Simonini, of suburban Boston, collects that granddaddy of Christmas villages — Plasticville, which Bachmann has been making in one form or another since 1946. Simonini has several hundred kits.
The 53-year-old video producer remembers, “When I was a kid, my friends and I were avid Plasticville buyers because we had train layouts. We didn’t know the right word at the time, but it was quite evocative.”
With the 30 buildings of her Department 56 Snow Village, Nancy Gelwicks is trying to evoke a sense of her own past. “I’m from Chicago, and some of the pieces remind me of the houses there.” Now living in Downers Grove, Gelwicks has a layout that in spirit at least is reminiscent of her adolescence in south suburban Calumet Park.
Gelwicks also incorporates some hobby crossover in her display, with a Lionel trolley running through the village. Because her 9- and 11-year-old sons both like trains, “The trolley is a way of bringing them into helping me with this.”

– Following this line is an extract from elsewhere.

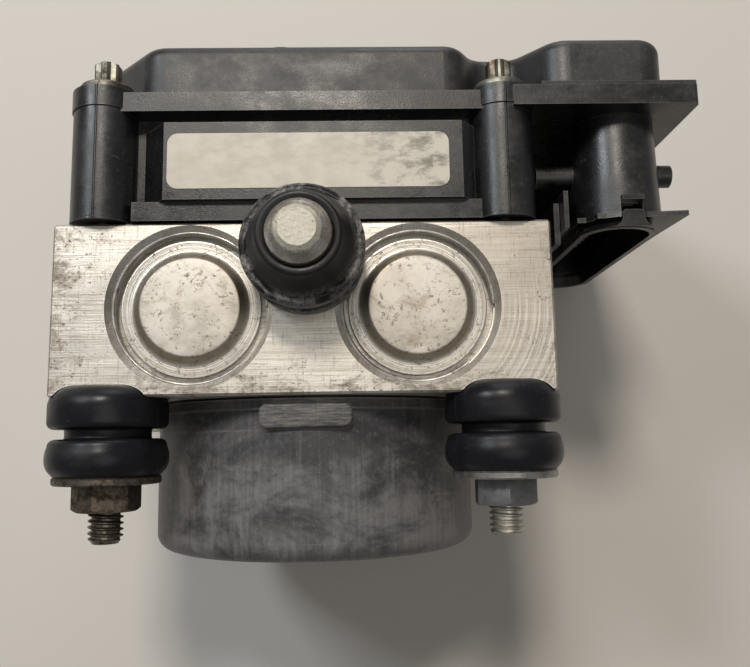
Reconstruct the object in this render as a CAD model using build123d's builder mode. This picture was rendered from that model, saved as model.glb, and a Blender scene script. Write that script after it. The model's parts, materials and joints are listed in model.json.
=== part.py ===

While the display “has taken over” her dining room, Gelwicks denies being a fanatical collector of Department 56. She explains that last year, she and her husband won a trip to the company’s Twin Cities headquarters at a drawing held through Carson Pirie. “Some of the people I met up in Minnesota were dedicating rooms to this equipped with special filtration systems. I’m not quite that into it,” she says.
That so many people are, though, suggests an importance beyond holiday decorating or collecting. Kenneth T. Jackson, professor of history and social sciences at Columbia University and author of an acclaimed study of American suburbanization, “Crabgrass Frontier,” thinks that, “As we become more of a suburban nation, people become more nostalgic for what they’ve lost.
“When they have these things all together, like the drugstore next to the post office next door to something else, in fact you’re seeing a visible community where it’s hard to find one today. We don’t feel comfortable where we are now, so we see that (world of Department 56 villages) as better and happier times.”
It is, Jackson notes, “a pleasant, antiseptic way to recapture an imagined past that probably wasn’t very real.”